Perhaps the legislature will develop laws to refine traditional notions of employment or broaden protection to participants in the digital economy.
That's exactly what this bill attempts to do; it attempts to provide for that update so that all the people that we see riding around on bikes or motorbikes or cars with big companies' logos on their side can get the minimum wages and conditions that we would all think are fair minimum wages and conditions. We're not even talking in this bill about lifting minimum wages and conditions, even though we desperately need to do that. We're just saying: give the Fair Work Commission the power to extend on a case-by-case basis the minimum protections that apply to employees to all of these other kinds of workers across the board.
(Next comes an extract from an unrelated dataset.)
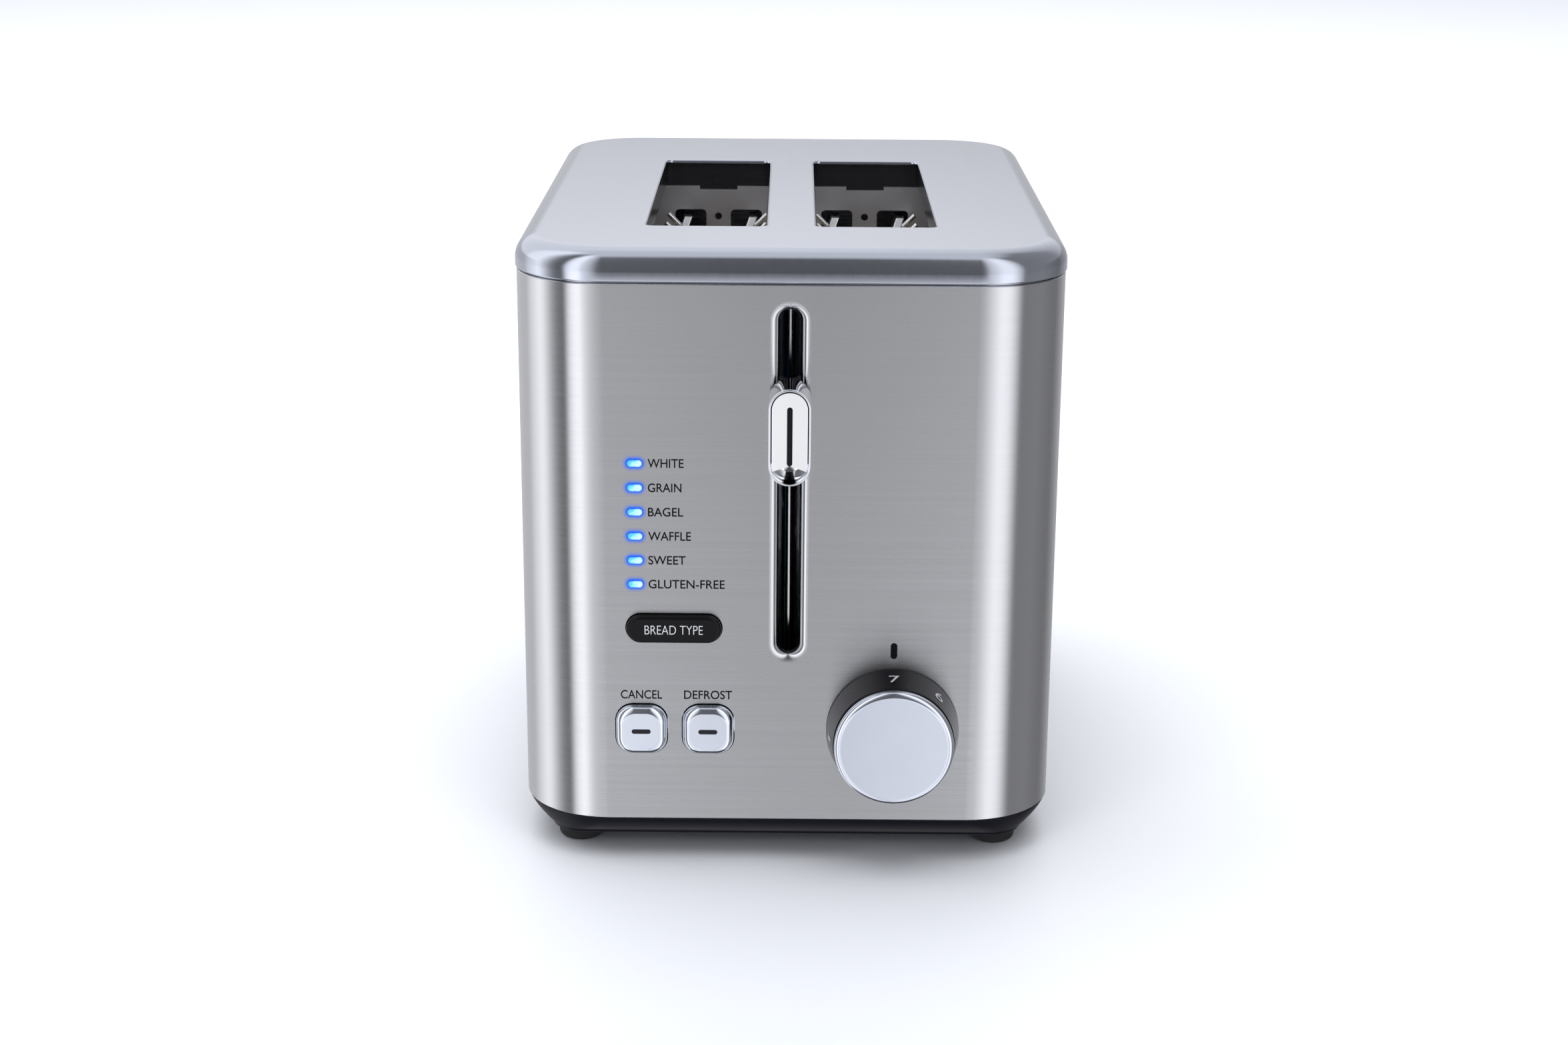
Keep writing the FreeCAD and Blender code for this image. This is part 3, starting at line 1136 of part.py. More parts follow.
frame = Piece("button_frame")
frame_low, frame_high = front + d.frame_front, front + d.frame_back
frame.pad("XZ", frame_low, frame_high,
          rounded(d.frame_left, d.frame_right, d.frame_bottom, d.frame_top, d.frame_corner))
frame.cut("XZ", frame_low, frame_high, *button_outlines(d.button_gap))
frame.pad("XZ", frame_high, d.circuit_place, *[
    circle(x, z, d.frame_post)
    for x in (d.frame_left + d.frame_inset, d.frame_right - d.frame_inset)
    for z in (d.frame_bottom + d.frame_corner, d.frame_top - d.frame_inset)])


# ---- buttons -----------------------------------------------------------------------------------

flange_front = frame_high + d.flange_gap
flange_back = flange_front + d.flange_wall
stem_back = d.circuit_place - d.stem_short
cap_outlines, flange_outlines = button_outlines(0.0), button_outlines(d.flange_lip)
for index, (label, reach) in enumerate((("cancel", d.button_reach), ("defrost", d.button_reach),
                                        ("bread_type", d.type_reach))):
    x, z = switch_places[index]
    cap = Piece(label + "_button")
    cap.pad("XZ", front - reach, flange_front, cap_outlines[index])
    cap.soften("Fillet", d.button_round, lies_at(1, front - reach))
    cap.pad("XZ", flange_front, flange_back, flange_outlines[index])
    cap.pad("XZ", flange_back, stem_back, circle(x, z, d.stem_radius))
    if label != "bread_type":
        window_outline = stadium(x - d.window_half, x + d.window_half, z - d.window_tall,
                                 z + d.window_tall)
        window_back = front - reach + d.window_tall
        cap.cut("XZ", front - reach, window_back, window_outline)
        window = Piece(label + "_window")
        window.pad("XZ", front - reach - d.window_proud, window_back, window_outline)


# ---- browning knob: dial, cap and shaft turn together ---------------------------------------------

cap_back = lever_front + d.cap_depth
dial = Piece("browning_dial")
dial_back = front - d.dial_gap
bore, hub = d.shaft_radius + d.rod_fit, d.shaft_radius + d.hub_wall
web_back = cap_back + d.dial_web
dial.turn("XY", d.knob_height, polygon(
    (d.knob_radius, dial_back), (d.knob_neck, cap_back), (bore, cap_back),
    (bore, front - d.hub_wall), (hub, front - d.hub_wall), (hub, web_back),
    (d.knob_neck - d.dial_wall, web_back), (d.knob_radius - d.dial_wall, dial_back)), x=d.knob_place)

cap = Piece("browning_dial_cap")
cap.turn("XY", d.knob_height, polygon(
    (0.0, lever_front), (d.cap_radius, lever_front), (d.cap_radius, cap_back), (0.0, cap_back)),
    x=d.knob_place)
cap.soften("Fillet", d.cap_roll, lies_at(1, lever_front))

shaft = Piece("browning_shaft")
shaft.pad("XZ", cap_back + d.well_gap, front + d.shaft_deep,
          circle(d.knob_place, d.knob_height, d.shaft_radius))

control = Piece("browning_control")
control_front = front + d.control_front
shaft_hole = circle(d.knob_place, d.knob_height, d.shaft_radius + d.shaft_clear)
control.pad("XZ", inside + d.well_gap, control_front,
            circle(d.knob_place, d.knob_height, d.neck_radius), shaft_hole)
control.pad("XZ", control_front, front + d.control_back,
            rounded(d.knob_place - d.control_half, d.knob_place + d.control_half,
                    d.knob_height - d.control_half, d.knob_height + d.control_half,
                    d.control_corner), shaft_hole)


# ---- rear compartment: power board and cord gland ----------------------------------------------------

power_back = d.power_place + d.circuit_wall
power_board = Piece("power_board")
power_board.pad("XZ", d.power_place, power_back,
                rounded(-d.power_half, d.power_half, d.circuit_low, d.power_top, d.board_corner))
spacers = Piece("board_spacers")
spacers.pad("XZ", rear_plate_back, d.power_place, *[
    circle(x, z, d.spacer_radius)
    for x in (-d.power_half + d.spacer_inset, d.power_half - d.spacer_inset)
    for z in (d.circuit_low + d.spacer_inset, d.power_top - d.spacer_inset)])
block("relay", d.relay_left, d.relay_left + d.relay_wide, power_back, power_back + d.relay_deep,
      d.relay_low, d.relay_low + d.relay_tall)
block("transformer", d.winding_left, d.winding_left + d.winding_wide, power_back,
      power_back + d.winding_deep, d.winding_low, d.winding_low + d.winding_tall)
block("terminal_block", d.terminal_left, d.terminal_left + d.terminal_wide, power_back,
      power_back + d.terminal_deep, d.terminal_low, d.terminal_low + d.terminal_tall)

gland = Piece("cord_gland")
gland_back = rear + d.gland_tall
collar_front = rear - d.wall - d.gland_tall
gland.pad("XZ", rear, gland_back, circle(d.gland_place, d.gland_height, d.gland_flange))
gland.soften("Fillet", d.gland_round, lies_at(1, gland_back))
gland.pad("XZ", rear - d.wall, rear, circle(d.gland_place, d.gland_height, d.gland_neck))
gland.pad("XZ", collar_front, rear - d.wall, circle(d.gland_place, d.gland_height, d.gland_collar))
gland.cut("XZ", collar_front, gland_back, circle(d.gland_place, d.gland_height, d.gland_bore))


# ---- checks, then one file for each piece -------------------------------------------------------------

doc.recompute()
for item in doc.Objects:
    if "Invalid" in item.State or "Error" in item.State:
        raise RuntimeError("%s (%s) failed: %s" % (item.Name, item.Label, item.State))


def volume_before(feature):
    base_feature = feature.BaseFeature
    return base_feature.Shape.Volume if base_feature else 0.0


LEAST_CHANGE = 0.01   # cubic millimetres
for features, sign, fault in ((cutting, -1, "cuts nothing"), (adding, 1, "adds nothing")):
    for feature in features:
        if sign * (feature.Shape.Volume - volume_before(feature)) < LEAST_CHANGE:
            owner = feature.getParentGeoFeatureGroup()
            raise RuntimeError("%s of %s %s" % (feature.Name, owner.Label, fault))
for body in pieces:
    shape = body.Shape
    if shape.isNull() or not shape.isValid() or not shape.Solids:
        raise RuntimeError("%s has no valid solid" % body.Label)
    shape.exportStep("parts/%s.step" % body.Label)
print(len(pieces), "pieces written")
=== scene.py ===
import math

import bmesh
import bpy
from mathutils import Matrix, Vector


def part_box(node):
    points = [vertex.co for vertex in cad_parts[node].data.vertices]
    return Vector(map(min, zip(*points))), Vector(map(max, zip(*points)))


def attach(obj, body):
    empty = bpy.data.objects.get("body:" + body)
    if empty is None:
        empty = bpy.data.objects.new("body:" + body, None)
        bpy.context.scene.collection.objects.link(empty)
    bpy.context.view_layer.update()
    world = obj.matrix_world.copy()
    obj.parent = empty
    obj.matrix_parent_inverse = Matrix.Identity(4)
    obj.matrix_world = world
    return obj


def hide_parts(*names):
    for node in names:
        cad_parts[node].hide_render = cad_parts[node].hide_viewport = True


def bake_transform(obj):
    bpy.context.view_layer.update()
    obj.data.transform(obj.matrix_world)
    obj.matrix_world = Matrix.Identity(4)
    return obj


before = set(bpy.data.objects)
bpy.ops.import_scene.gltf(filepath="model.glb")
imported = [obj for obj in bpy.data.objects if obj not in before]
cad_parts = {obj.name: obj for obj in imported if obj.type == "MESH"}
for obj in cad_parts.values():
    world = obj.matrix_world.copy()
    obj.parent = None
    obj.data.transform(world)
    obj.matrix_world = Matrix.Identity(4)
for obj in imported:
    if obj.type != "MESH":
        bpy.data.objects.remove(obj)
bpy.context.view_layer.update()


# ---- Base --------------------------------------------------------------------------------------
# The toaster stands in a one-piece black moulding that tapers in towards the table.  Its skirt
# meets the lower edge of the steel body, a spigot plugs up inside the body, and the floor has a
# row of air slots.  Rails for the crumb tray and posts for the chassis screws rise from it.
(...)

I say to everyone who at the moment is in the gig economy, who is busting their gut for no money and no conditions, the legislation to give you minimum wages and entitlements is now sitting before this parliament. The words that will broaden protection for workers in the gig economy are on this piece of paper, in this bill. And the only thing that needs to happen now is for people—on all sides of parliament—to put aside politics and to vote for this important, timely bill.
I would hope it gets the support from members of the government, because they hear from small businesses who say that, because they don't have the resources to enter into clever arrangements, they're getting undercut by the big corporations who use these devices. And I hope it gets support from the opposition, because they have said people need to be looked after and their rights at work protected. So there's no reason that this bill could not proceed through this parliament now.
And, every day, things are becoming more urgent. The gap between the very well off and everyone else is growing, and one of the biggest gaps in this country, the biggest divisions, is between the secure and the insecure. This bill will go a long way to making people's life more secure and to relieving their anxiety. I commend this bill to the House.